Empathie oder um es mit Kant zu sagen: „Handle nur nach derjenigen Maxime, durch die du zugleich wollen kannst, dass sie ein allgemeines Gesetz werde“

sds19: Was bedeuten für dich Freiheit, Schutz der Menschenwürde und Gleichberechtigung?

„Freiheit ist immer Freiheit der Andersdenkenden“ sagte Rosa Luxemburg und meinte es aber in einem anderen Kontext – als Formel und mit der Maßgabe den vermeintlich Anderen nicht nur aus einer überlegenen Position zu tolerieren, sondern auch zu respektieren, wäre der Schlüssel.

sds19: Welches ist dein Lieblingszitat zum Thema Leben, Schmerz und Tod?

„Ruhe gibts genug nach dem Tod“ (Grönemeyer).

sds19: Zum Schluss möchten wir dich noch bitten, folgende 3 Sätze mit deinen eigenen Worten zu ergänzen:

1. Eines Tages werde ich sterben ...
und ich hoffe, dass das Urteil über mich gnädig ausfällt (ein motivierender Gedanke, den ich vielen ins Hirn pflanzen würde – so es sich dort befände, wo es der Anatomie-Atlas vorsieht)

2. Unsterblichkeit wäre ...
langweilig und eine Einladung zur Prokrastination.
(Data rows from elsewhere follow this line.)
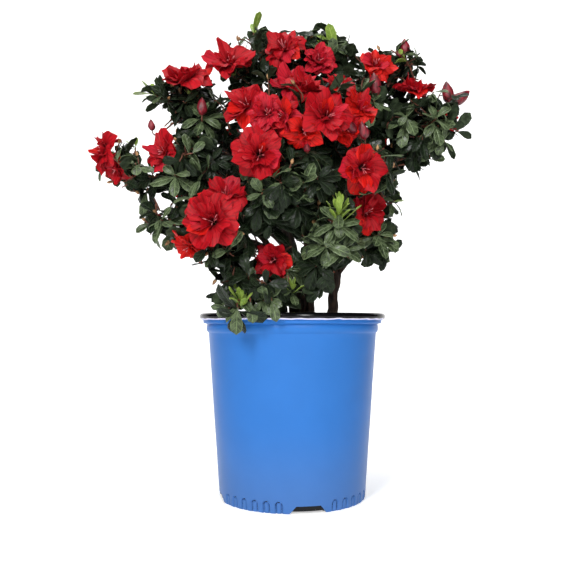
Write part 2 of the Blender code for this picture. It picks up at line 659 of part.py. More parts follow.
class Grower:
    """Grows one mass: it keeps the twigs' network and the pieces to be fused."""

    def __init__(self, name, shapes, limbs, blooms):
        self.name = name
        self.mass = MASSES[name]
        self.centre = Vector(self.mass.centre)
        self.planes = cell_planes(name)
        self.random = random.Random(name)
        self.leaf_grid = leaf_grid()
        self.shapes = shapes
        self.limbs = [(a, b, r) for a, b, r in limbs if distance_to(a, b, self.centre) < NEIGHBOURS]
        self.near_blooms = [bloom for bloom in blooms if (bloom[1] - self.centre).length < NEIGHBOURS]
        self.own_blooms = [bloom for bloom in blooms if bloom[0] == name]
        self.network = []  # (point, direction, length of twig back to the bough)
        self.pieces = []  # (mesh, name of its finish)
        self.blades = []  # points on the leaves' outer parts, which keep apart

    def clear(self, points, own=None):
        """True if the points keep off the limbs, the pot and every bloom but their own."""
        middle = points[len(points) // 2]
        span = max((point - middle).length for point in points) + 0.01
        limbs = [(a, b, r) for a, b, r in self.limbs if distance_to(a, b, middle) < span]
        blooms = [bloom for bloom in self.near_blooms if bloom is not own]
        for point in points:
            if not clear_of_pot(point):
                return False
            if any(distance_to(a, b, point) < r + LIMB_MARGIN for a, b, r in limbs):
                return False
            if any(in_bloom(point, bloom) for bloom in blooms):
                return False
        return True

    def add_twig(self, start, end, foot_radius, tip_radius, behind):
        self.pieces.append((twig_mesh(start, end, foot_radius, tip_radius), "bark"))
        way = end - start
        for share in TWIG_KNOTS:
            self.network.append((start + way * share, way.normalized(), behind + way.length * share))

    def grow_to(self, target, bloom=None):
        """Adds the best twig to the target and returns its direction, or None where each would leave its space.

        A twig costs its length, more where it turns back, and a share of the way back to the bough.
        """
        def cost(knot):
            way = target - knot[0]
            backwards = max(0.0, -way.normalized().dot(knot[1]))
            return way.length * (1 + BACKWARD_COST * backwards) + RETURN_COST * knot[2]

        if not in_cell([target], self.planes):
            return None
        for start, _, behind in sorted(self.network, key=cost):
            way = target - start
            if way.length < SHORTEST_TWIG:
                continue
            samples = [start + way * share for share in TWIG_SAMPLES]
            if self.clear(samples, bloom) and in_cell(samples, self.planes):
                self.add_twig(start, target, TWIG_FOOT_RADIUS, TWIG_TIP_RADIUS, behind)
                return way.normalized()
        return None

    def add_shape(self, name, matrix, material):
        mesh = self.shapes[name].copy()
        mesh.transform(matrix)
        self.pieces.append((mesh, material))

    def add_leaf(self, place, direction, size):
        """Adds a leaf with its root at place, in the middle of a twig, if all of it stays in the mass's space."""
        upward = Vector((0, 0, 1)) * 0.5 + (place - HEART).normalized() * 0.8
        matrix = basis(direction, upward, place, size)
        corners = [matrix @ vert.co for vert in self.shapes["leaf"].vertices]
        if not in_reach(corners, self.mass, LEAF_SLACK) or not in_cell(corners, self.planes):
            return False
        samples = [matrix @ point for point in self.leaf_grid]
        blade = samples[LEAF_FREE_FROM * len(LEAF_ACROSS) :: 2]
        if any((a - b).length < LEAF_SPACING for a in blade for b in self.blades) or not self.clear(samples):
            return False
        self.blades += blade
        self.add_shape("leaf", matrix, "foliage")
        return True

    def add_rosette(self, end, axis, count, spread_angle=LEAF_ANGLE):
        """Leaves round the end of a twig, each a step further down it and a golden angle on from the last."""
        across = axis.orthogonal().normalized()
        phase = self.random.uniform(0, math.tau)
        for index in range(count):
            place = end - axis * (LEAF_STEP * (index + 0.5))
            turn = Matrix.Rotation(phase + index * GOLDEN_ANGLE, 3, axis)
            angle = math.radians(spread_angle + self.random.uniform(-ANGLE_VARIES, ANGLE_VARIES))
            direction = (axis * math.cos(angle) + (turn @ across) * math.sin(angle)).normalized()
            direction = (direction + (end - HEART).normalized() * LEAF_OUTWARD).normalized()
            for size in LEAF_SIZES:
                if self.add_leaf(place, direction, size * LEAF_LENGTH):
                    break

    def add_bloom(self, bloom):
        _, middle, facing = bloom
        back = bloom_back(middle, facing)
        if self.grow_to(back + facing * BLOOM_SUNK, bloom) is None:
            return
        for shape, forward in (("outer_dish", 0.0), ("inner_dish", INNER_BLOOM_LIFT)):
            self.add_shape(shape, basis(facing, facing.orthogonal(), back + facing * forward), "petals")

    def add_bud(self, place):
        direction = self.grow_to(place)
        if direction is None:
            return
        direction = (direction + (place - HEART).normalized()).normalized()
        outline = [place + direction * (BUD_LENGTH * share) for share in BUD_STATIONS]
        if not self.clear(outline) or not in_cell(outline, self.planes):
            return
        matrix = basis(direction, direction.orthogonal(), place - direction * BUD_SUNK, BUD_LENGTH)
        self.add_shape("bud", matrix, "petals")
        self.add_rosette(place, direction, BUD_LEAVES)

    def tips(self):
        """Evenly spread places for leafy tips, nearer the outside of the crown than its heart."""
        outward = (self.centre - HEART).normalized()
        places = []
        for direction in spread(TIPS_PER_MASS * TIP_TRIES, self.random.uniform(0, math.tau)):
            if direction.dot(outward) < TIP_INWARD:
                continue
            share = self.random.uniform(*TIP_SHARES)
            places.append(self.centre + direction * (reach_along(self.mass, direction) * share))
        self.random.shuffle(places)
        return places

    def grow(self):
        points, _ = bough_path(self.mass)
        way = points[-1] - points[-2]
        start = points[-1] + way.normalized() * CLEARANCE
        end = start + way.normalized() * (self.centre - start).length
        self.add_twig(start, end, STALK_RADIUS, TWIG_FOOT_RADIUS, 0.0)
        for bloom in self.own_blooms:
            self.add_bloom(bloom)
        taken = [bloom[1] for bloom in self.own_blooms]
        for place in self.mass.buds:
            self.add_bud(Vector(place))
            taken.append(Vector(place))
        for place in self.mass.shoots:
            direction = self.grow_to(Vector(place))
            if direction is not None:
                self.add_rosette(Vector(place), direction, LEAVES_PER_TIP, SHOOT_ANGLE)
                taken.append(Vector(place))
        leafy = 0
        for place in self.tips():
            if leafy == TIPS_PER_MASS or any((place - t).length < TIP_SPACING for t in taken):
                continue
            direction = self.grow_to(place)
            if direction is not None:
                self.add_rosette(place, direction, LEAVES_PER_TIP)
                taken.append(place)
                leafy += 1


def facing_of(place):
    return (place - BLOOM_HEART).normalized()


def in_bloom(point, bloom):
    """True if the point lies in the cone that a bloom fills, or close to it."""
    _, middle, facing = bloom
    way = point - bloom_back(middle, facing)
    depth = way.dot(facing)
    if not -BLOOM_MARGIN < depth < BLOOM_DEPTH + BLOOM_MARGIN:
        return False
    share = min(1.0, (depth + BLOOM_MARGIN) / BLOOM_DEPTH)
    return (way - facing * depth).length < BLOOM_RADIUS * share + BLOOM_MARGIN


def bloom_back(middle, facing):
    return middle - facing * (BLOOM_DEPTH * BLOOM_BACK)


def all_blooms():
    """(mass, middle, facing) of every bloom, those with a given place first and then those spread by rule."""
    blooms = []
    for name, mass in MASSES.items():
        blooms += [(name, Vector(place), facing_of(Vector(place))) for place in mass.blooms]
    for name, mass in MASSES.items():
        centre = Vector(mass.centre)
        outward = (centre - HEART).normalized()
        dice = random.Random(f"{name} blooms")
        added = 0
        for direction in spread(BLOOM_TRIES, dice.uniform(0, math.tau)):
            direction = (direction + outward * BLOOM_OUTWARD).normalized()
            middle = centre + direction * (reach_along(mass, direction) * BLOOM_SHARE)
            facing = facing_of(middle)
            across = facing.orthogonal().normalized() * BLOOM_RADIUS
            rim = [middle + Matrix.Rotation(math.radians(turn), 3, facing) @ across for turn in (0, 90, 180, 270)]
            spaced = all((middle - other[1]).length > BLOOM_RADIUS * BLOOM_SPACING for other in blooms)
            if added < mass.extra and spaced and in_cell(rim, cell_planes(name)):
                blooms.append((name, middle, facing))
                added += 1
    return blooms


def fuse(base, helpers):
    """Joins a collection's objects to the base with one union, and keeps only the outer skin of the body."""
    union = base.modifiers.new("Union", "BOOLEAN")
    union.operation = "UNION"
    union.operand_type = "COLLECTION"
    union.collection = helpers
    union.solver = "EXACT"
    union.material_mode = "TRANSFER"
    bpy.context.view_layer.update()
    mesh = settled_mesh(base, base.name)
    base.modifiers.clear()
    old = base.data
    base.data = mesh
    bpy.data.meshes.remove(old)
    for obj in list(helpers.objects):
        bpy.data.objects.remove(obj)
    bpy.data.collections.remove(helpers)
    keep_largest(mesh)


def signed_volume(faces):
    """The volume inside a closed set of triangles, negative where they face inwards."""
    return sum(f.verts[0].co.dot(f.verts[1].co.cross(f.verts[2].co)) for f in faces) / 6


def keep_largest(mesh):
    """Drops loose scraps and fills sealed hollows: only the island of faces with the largest volume stays."""
    bm = bmesh.new()
    bm.from_mesh(mesh)
    bmesh.ops.triangulate(bm, faces=bm.faces)
    islands = []
    unseen = set(bm.faces)
    while unseen:
        island, front = set(), [unseen.pop()]
        while front:
            face = front.pop()
            island.add(face)
            near = {f for edge in face.edges for f in edge.link_faces} & unseen
            unseen -= near
            front += near
        islands.append(island)
    largest = max(islands, key=signed_volume)
    spare = [face for island in islands if island is not largest for face in island]
    bmesh.ops.delete(bm, geom=spare, context="FACES")
    bm.to_mesh(mesh)
    bm.free()


def make_masses(plant):
    shapes = {
        "leaf": leaf_mesh(),
        "bud": bud_mesh(),
        "outer_dish": dish_mesh(BLOOM_RADIUS, BLOOM_DEPTH, 10),
        "inner_dish": dish_mesh(INNER_BLOOM_RADIUS, BLOOM_DEPTH, 5, math.radians(17)),
    }
    limbs = all_limbs()
    blooms = all_blooms()
    for name in MASSES:
        grower = Grower(name, shapes, limbs, blooms)
        grower.grow()
        stalk, *others = grower.pieces
        base = add_object(f"mass_{name}", stalk[0], plant, stalk[1])
        helpers = new_collection(f"pieces_{name}")
        for index, (mesh, material) in enumerate(others):
            add_object(f"piece_{index}", mesh, helpers, material)
        fuse(base, helpers)


def main():
    clear_scene()
    plant = new_collection("potted_azalea")
    cutters = new_collection("cutters")
    cutters.hide_render = True
    make_pot(plant, cutters)
    make_soil(plant)
    make_trunk(plant, cutters)
    make_limbs(plant, cutters)
    make_masses(plant)


main()
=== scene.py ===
import math
import random

import bpy
import numpy as np
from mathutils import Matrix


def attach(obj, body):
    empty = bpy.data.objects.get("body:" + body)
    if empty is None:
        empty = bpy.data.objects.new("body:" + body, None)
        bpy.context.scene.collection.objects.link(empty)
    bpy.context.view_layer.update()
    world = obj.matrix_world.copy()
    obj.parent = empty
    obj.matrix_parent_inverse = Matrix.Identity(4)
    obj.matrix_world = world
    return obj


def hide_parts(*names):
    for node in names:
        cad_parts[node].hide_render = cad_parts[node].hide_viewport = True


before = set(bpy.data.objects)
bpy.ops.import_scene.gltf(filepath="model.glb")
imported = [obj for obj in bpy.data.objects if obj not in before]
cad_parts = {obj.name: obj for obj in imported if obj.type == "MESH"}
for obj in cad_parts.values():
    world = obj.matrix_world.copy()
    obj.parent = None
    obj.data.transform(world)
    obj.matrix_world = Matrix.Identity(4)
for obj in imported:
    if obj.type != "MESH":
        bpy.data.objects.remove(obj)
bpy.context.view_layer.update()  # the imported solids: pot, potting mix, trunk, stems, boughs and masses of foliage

goldenAngle = math.radians(137.508)
up = np.array([0.0, 0.0, 1.0])

# The eye: its place in metres, how far it looks up, its lens and sensor, and how many pixels wide it sees
view = {"place": (-0.0055, -0.942, 0.2215), "rise": math.radians(2.53), "lens": 46.0, "sensor": 36.0,
        "pixels": 576}


def hexToLinear(code):
    # sRGB hex to linear: c / 12.92 below 0.04045, else ((c + 0.055) / 1.055) to the power 2.4
    share = np.array([int(code[i:i + 2], 16) for i in (1, 3, 5)]) / 255
    linear = np.where(share <= 0.04045, share / 12.92, ((share + 0.055) / 1.055) ** 2.4)
    return (*linear.tolist(), 1.0)


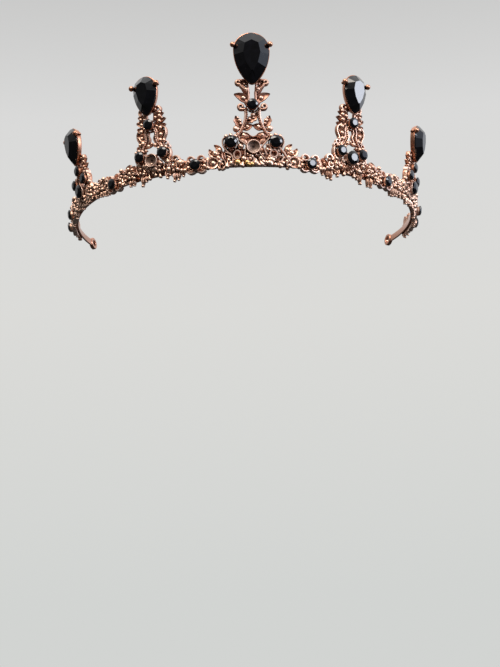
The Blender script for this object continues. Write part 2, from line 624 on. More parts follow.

Das Versprechen Unendlichkeit würde uns zu phobischen Menschen machen, die Angst hätten, durch außergewöhnliche Umstände zu Tode zu kommen – der Ängstliche stirbt tausend Tode.

3. Das Leben ist ...
schön! Oder nenne mir eine sinnvolle Alternative und komme mir nicht mit Paradies.